One thing that has been a pretty consistent characteristic of polls in the Obama presidency is that Independents are not behaving the same as they did in 2006 or 2008. In those two election cycles, Independents almost behaved as soft Democrats, leaning much closer to the Democrats on issue and electoral polling than they did the GOP. In 2009, that has not been the case. In the best case scenario, they've broken even. In some cases, they leaned just slightly to the right-of-center.
This almost certainly means that the drop in Republican identification is not so much an ideological shift as it is a shift in nomenclature. In other words, as the number of people self-identifying as Republican has dropped, the number of right-leaning Independents has increased (and presumably, close to proportionally).

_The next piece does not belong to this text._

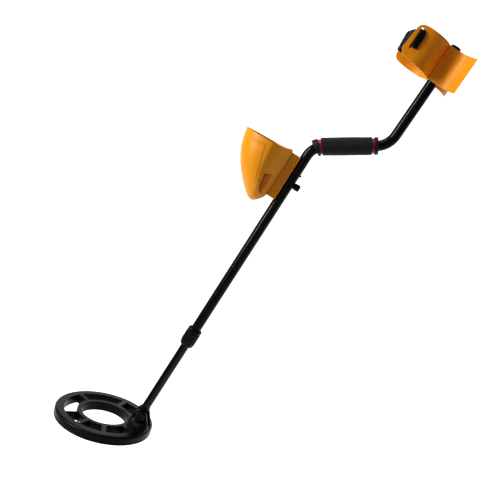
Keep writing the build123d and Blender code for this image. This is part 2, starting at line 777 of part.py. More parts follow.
# ---------------------------------------------------------------- control housing
def housing_section(height, front, rear, half, inset=0.0):
    """Outline across the housing: round nose, full sides, tapering back to the rod."""
    front = front - inset
    rear = rear + inset
    half = half - inset
    neck = min(neck_half, half * 0.6) - inset * 0.5
    middle = rear + side_share * (front - rear)
    shoulder = rear + shoulder_share * (front - rear)
    bulge = 0.5523            # cubic that follows a quarter of an ellipse
    nose = front - middle
    edges = []
    for side in (1, -1):
        edges.append(Bezier((rear, side * neck), (shoulder, side * half), (middle, side * half)))
        edges.append(Bezier((middle, side * half), (middle + bulge * nose, side * half),
                            (front, side * bulge * half), (front, 0)))
    edges.append(Line((rear, neck), (rear, -neck)))
    return Pos(0, 0, height) * make_face(edges)


def housing_form(inset=0.0):
    sections = []
    for height, front, rear, half in housing_sections:
        lift = inset if height < -70 else 0.0
        sections.append(housing_section(height + lift, front, rear, half, inset))
    back = housing_back + inset
    return loft(sections[::-1]) - block(-FAR, back, -FAR, FAR, -FAR, FAR)


def housing_space(margin):
    """Room inside the walls, with a margin left beside them."""
    inset = housing_wall + margin
    return housing_form(inset) - scoop(scoop_floor - inset, inset)


def rim_cut():
    """Everything above the rim, which rises to a lip beside the rod."""
    points = [
        (FAR, rim_front[1] - 3), rim_front, rim_kink, (46.0, rim_kink[1] + 2.0), rim_lip,
        rim_rear, (0, rim_rear[1]), (0, FAR), (FAR, FAR),
    ]
    return side_prism(points, FAR)


def scoop(floor, grow=0.0):
    """Hollow in each flank for fingers and the coil's plug."""
    points = [
        (54.0 + grow, -15.5 + grow), (31.0, -7.5 + grow), (26.5, -17.0), (26.5, -34.0),
        (28.5, -46.0), (34.0, -54.5 - grow), (41.0 + grow, -57.0 - grow), (48.5 + grow, -46.0),
    ]
    slope = 0.414 * grow      # keeps the sloping wall as thick as the flat one
    core = [
        (0, floor - scoop_slope), (scoop_start + slope, floor - scoop_slope),
        (scoop_start + scoop_slope + slope, floor), (FAR, floor), (FAR, -floor),
        (scoop_start + scoop_slope + slope, -floor), (scoop_start + slope, scoop_slope - floor),
        (0, scoop_slope - floor),
    ]
    kept = extrude(make_face(Polyline(*core, close=True)), FAR, both=True)
    return side_prism(points, FAR) - kept


def battery_window(margin):
    """Prism through the far flank over the batteries; local -Y is the far side."""
    x0, z0 = battery_corner
    return block(x0 - margin, battery_end + margin, -FAR, -20,
                 z0 - margin, z0 + battery_size[2] + margin)


def seam():
    """Shallow line on each flank, down from the rim to the scoop."""
    line = trace(Polyline((106.8, 30.3), (82.6, 35.3), (63.2, -33.8), (50.5, -33.8)), line_width=seam_width)
    return extrude(Plane.XZ * line, FAR, both=True) - housing_form(seam_depth)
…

Therefore, one can presume that unless there is a real spike in third-party candidacies (call it the Daggett effect, or perhaps the Hoffman effect), those Independents will either stay home (which could have a real and deleterious effect for Republicans) or they will revert to form.
The team over at Public Policy Polling looked at the potential for third-party candidates in 2010, and gauged their potential support. In a shrewd decision, they polled a standard Dem vs. GOP generic ballot for 2010, and then they also included a generic ballot with a third option. In the standard two-way calculation, the Democratic Party led by eight points (48-40). With the third option included, 22% of voters selected that third-option, with the Democratic lead stretching out to double digits (40-29-22).

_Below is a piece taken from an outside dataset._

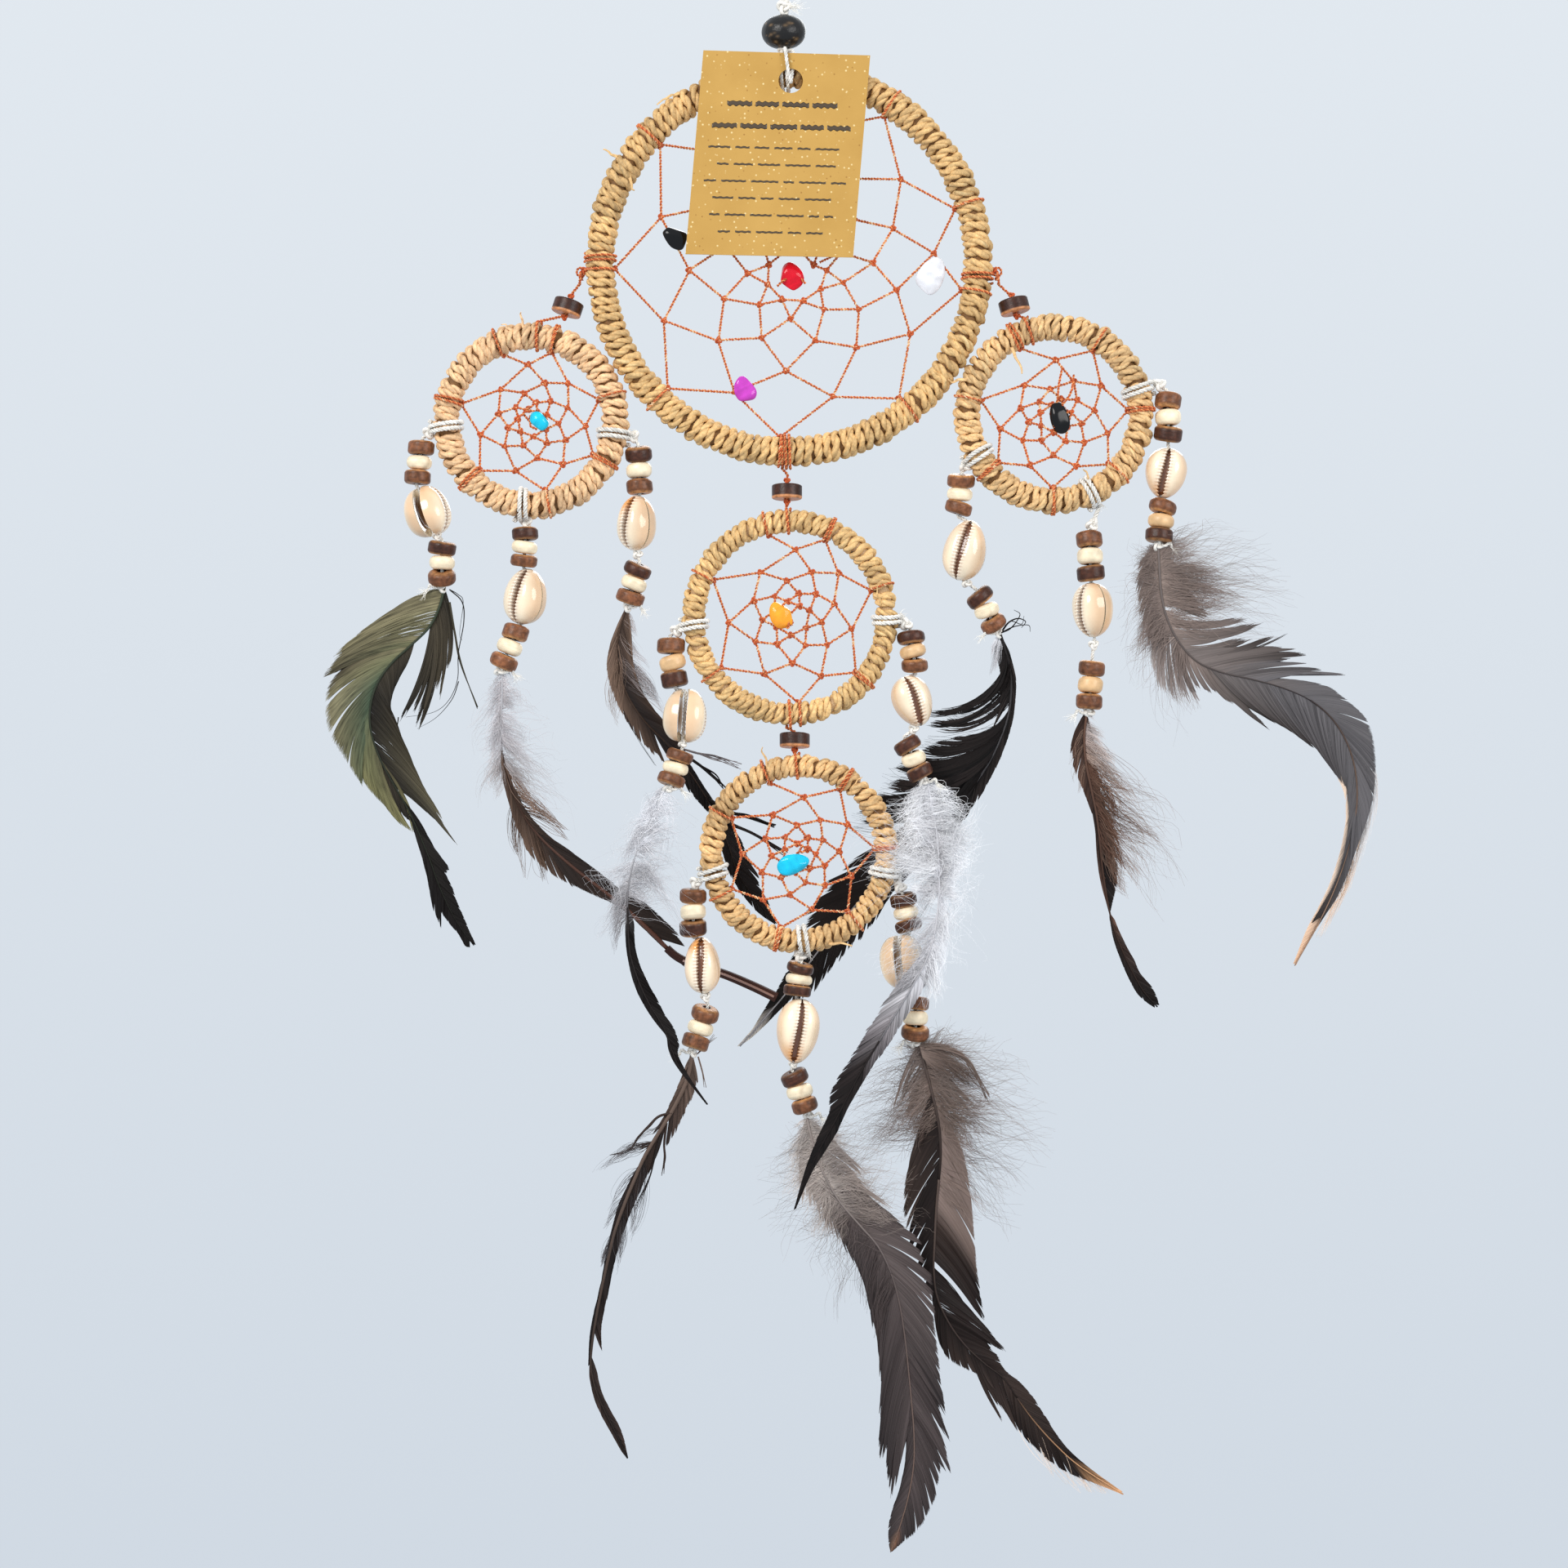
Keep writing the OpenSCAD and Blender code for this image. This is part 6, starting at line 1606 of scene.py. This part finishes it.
# bottom right: brown-grey fluff, a vane dark on the left and lighter on the right, a deep slit,
# and a twisted tail with a tan tip
f = Feather("bottom_right", (0, 2, 4, 6, 8, 9, 9, 9, 9, 9, 9, 10, 11, 12, 13, 14),
            [(53, -457.6), (55.6, -467), (58.2, -477), (60.6, -487.6), (61.6, -499), (61, -511),
             (60, -523), (59.4, -535), (59, -546.6), (60.2, -557), (64.6, -567), (71, -576), (79, -583.6),
             (86.6, -589.6), (92, -597.6), (98.6, -606.6), (107, -616), (117, -625), (134, -636)])
V1, V2, V3 = srgb(58, 46, 41), srgb(122, 105, 98), srgb(30, 22, 20)
TAN = srgb(214, 162, 118)
f.shaft(0.6, 0.5, srgb(96, 82, 76), V3, 0, 5)
f.shaft(0.5, 0.25, srgb(84, 70, 64), V3, 5, 14)
f.shaft(0.3, 0.2, V1, TAN, 14, 18)
f.lobe(2.6, 5.0, [(55, -494), (51, -500.6), (48.4, -508), (47, -516), (47.6, -524), (49, -529.6)],
       (0, V3, V1), (1, V3, V1), bend=9, clump=(3, 8), pull=0.5, ragged=0.04)
f.lobe(4.4, 9.0, [(49.6, -529), (50, -536), (52.6, -544), (55.6, -551), (58.6, -558)], (0, V3, V3),
       (1, V3, V3), bend=7, clump=(3, 6), pull=0.7, ragged=0.06)
f.lobe(2.8, 8.7, [(66.6, -492), (70.6, -501), (72.8, -511), (74.2, -523), (75.2, -535), (76, -546),
                  (77.4, -556), (79, -566.4), (75.6, -563)], (0, V2, V2), (0.5, V2, V2),
       (0.66, V2, srgb(100, 84, 77)), (0.78, V1, V3), (1, V3, V3), bend=8, clump=(9, 22), pull=0.25,
       ragged=0.02, noise=0.06)
f.lobe(8.9, 10.2, [(72, -563), (78, -568.6), (81, -571.6), (84.8, -577), (80.6, -576)], (0, V3, V3),
       (1, V3, V3), bend=7, clump=(3, 6), pull=0.7, ragged=0.04)
f.lobe(10.0, 13.2, [(80.6, -575.6), (83.6, -580), (86.4, -585), (89, -588), (92.6, -590.6)], (0, V3, V3),
       (1, V3, V1), bend=5, clump=(4, 8), pull=0.5, ragged=0.03)
f.lobe(8.4, 12.2, [(58.8, -560), (59.8, -569), (62, -577.6), (66.4, -583), (71.6, -586), (76.4, -588.4)],
       (0, V3, V3), (1, V3, V1), bend=8, clump=(4, 9), pull=0.4, ragged=0.03)
f.lobe(11.4, 13.4, [(77, -588.6), (81, -591.6), (84, -596), (84.4, -604), (86.6, -602), (92.6, -611),
                    (88, -603)], (0, V3, V1), (1, V3, V1), bend=6, clump=(2, 4), pull=0.85, ragged=0.06)
f.lobe(13.0, 18.0, [(90, -601), (92, -609), (98, -617), (105.6, -623.6), (113, -627.8), (122, -631.4),
                    (134.4, -636.4)], (0, V1, V3), (0.7, V3, V3), (0.85, V3, TAN), (1, TAN, TAN), bend=5,
       clump=(3, 8), pull=0.5, ragged=0.03)
f.lobe(13.0, 18.0, [(92.6, -590.6), (97.4, -596), (102, -603), (107, -611), (113, -618.8), (122, -626.6),
                    (134, -635.4)], (0, V1, V1), (0.7, V3, V3), (0.85, V3, TAN), (1, TAN, TAN), bend=5,
       clump=(4, 9), pull=0.4, ragged=0.02)
f.fluff(13.6, 17.2, [(106, -628), (113, -632.6), (121, -635), (130, -636.8)], 50, (0, PEACH, PEACH),
        (1, TAN, PEACH), curl=0.3, width=0.18, reach=(0.8, 1.08), bend=5, back=1.8, depth=0.4, bunch=6)
P1, P2 = srgb(136, 118, 109), srgb(114, 98, 90)
f.fluff(0.0, 3.2, [(46, -459), (44, -466), (41, -474), (36, -481), (31, -487), (34, -495), (43, -499)],
        1100, (0, P1, srgb(150, 138, 132)), (1, P2, P2), curl=3.4, width=0.12, reach=(0.2, 1.05), skew=1.3,
        depth=4)
f.fluff(0.0, 3.2, [(60, -453), (70, -452), (75, -459), (80, -470), (84, -480), (93, -489), (96, -496),
                   (88, -502), (80, -504)], 1350, (0, P1, srgb(150, 138, 132)), (1, P2, P2), curl=3.4,
        width=0.12, reach=(0.15, 1.05), skew=1.4, depth=4)
f.wisps(0.0, 4.8, [(62, -452), (80, -458), (94, -476), (98, -496), (90, -510), (86, -530)], 300,
        (0, P2, P1), (1, V1, P2))
f.wisps(0.0, 3.6, [(46, -458), (34, -470), (28, -486), (34, -502)], 190, (0, P2, P1), (1, V1, P2))
f.lobe(0.0, 3.0, [(48, -466), (46, -475), (46, -484), (49, -492)], (0, P1, P2), (1, P2, P1), bend=8,
       clump=(2, 5), pull=0.7, ragged=0.16, bare=0.35, coats=1, back=0.6)
f.lobe(0.0, 3.0, [(64, -462), (69, -472), (71, -482), (72, -491)], (0, P1, P2), (1, P2, P1), bend=8,
       clump=(2, 5), pull=0.7, ragged=0.16, bare=0.35, coats=1, back=0.6)
f.strand([(55, -459), (62, -458.6), (69, -461), (74, -466), (80, -478)], 0.6, P2, -2, 7, 0.9)
f.fluff(0.0, 0.5, [(70, -458), (76, -466), (81, -478)], 420, (0, P1, P2), (1, P1, V1), curl=1.4,
        width=0.13, reach=(0.3, 1.02), back=-2)
f.fluff(3.0, 5.4, [(74, -500), (78, -512), (81, -525), (80, -533)], 200, (0, P2, P1), (1, P2, P1),
        curl=1.2, width=0.12, reach=(0.5, 1.08))
f.build()


# ---------------------------------------------------------------- light and background

scene = bpy.context.scene
scene.view_settings.view_transform = "Standard"
scene.view_settings.look = "None"
scene.world = bpy.data.worlds.new("sky")
tree = Nodes(scene.world)
split = tree.new("SeparateXYZ", Vector=tree.place("Generated"))
height = tree.new("MapRange", From_Min=-0.22, From_Max=0.22, Value=split.outputs["Z"])
sky = tree.mix(height.outputs["Result"], (*srgb(208, 217, 227), 1), (*srgb(226, 233, 240), 1))
tree.set(tree.nodes["Background"], {"Color": sky})


def lamp(name, place, target, size, power, colour):
    """A round soft lamp at place, aimed at target."""
    data = bpy.data.lights.new(name, "AREA")
    data.shape = "DISK"
    data.size = size
    data.energy = power
    data.color = colour
    o = bpy.data.objects.new(name, data)
    scene.collection.objects.link(o)
    o.location = place
    o.rotation_euler = (Vector(target) - Vector(place)).to_track_quat("-Z", "Y").to_euler()


lamp("key", (-0.75, -1.05, 0.35), (0, 0, -0.3), 0.7, 13, (1.0, 0.97, 0.93))
lamp("fill", (0.95, -0.95, 0.05), (0, 0, -0.35), 0.8, 8, (1.0, 0.98, 0.96))
lamp("back", (0.2, 0.9, 0.3), (0, 0, -0.3), 0.8, 5, (0.95, 0.98, 1.0))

In a sign that the new surge in Independents may well be right of center--consider this demographic breakdown: 29% of conservative voters would opt for that third-party option in 2010 if it were available, versus just 9% of liberals.
The bottom line is that the sampling data for the ABC poll last week is important, but far from the reason that Gingrich and the right-wing chorus alleges.
This is not an object lesson in a liberal media trying to bring down the GOP. It is, however, further evidence that the Republican brand name is badly wounded, and that there is a real and deep schism in the modern-day GOP.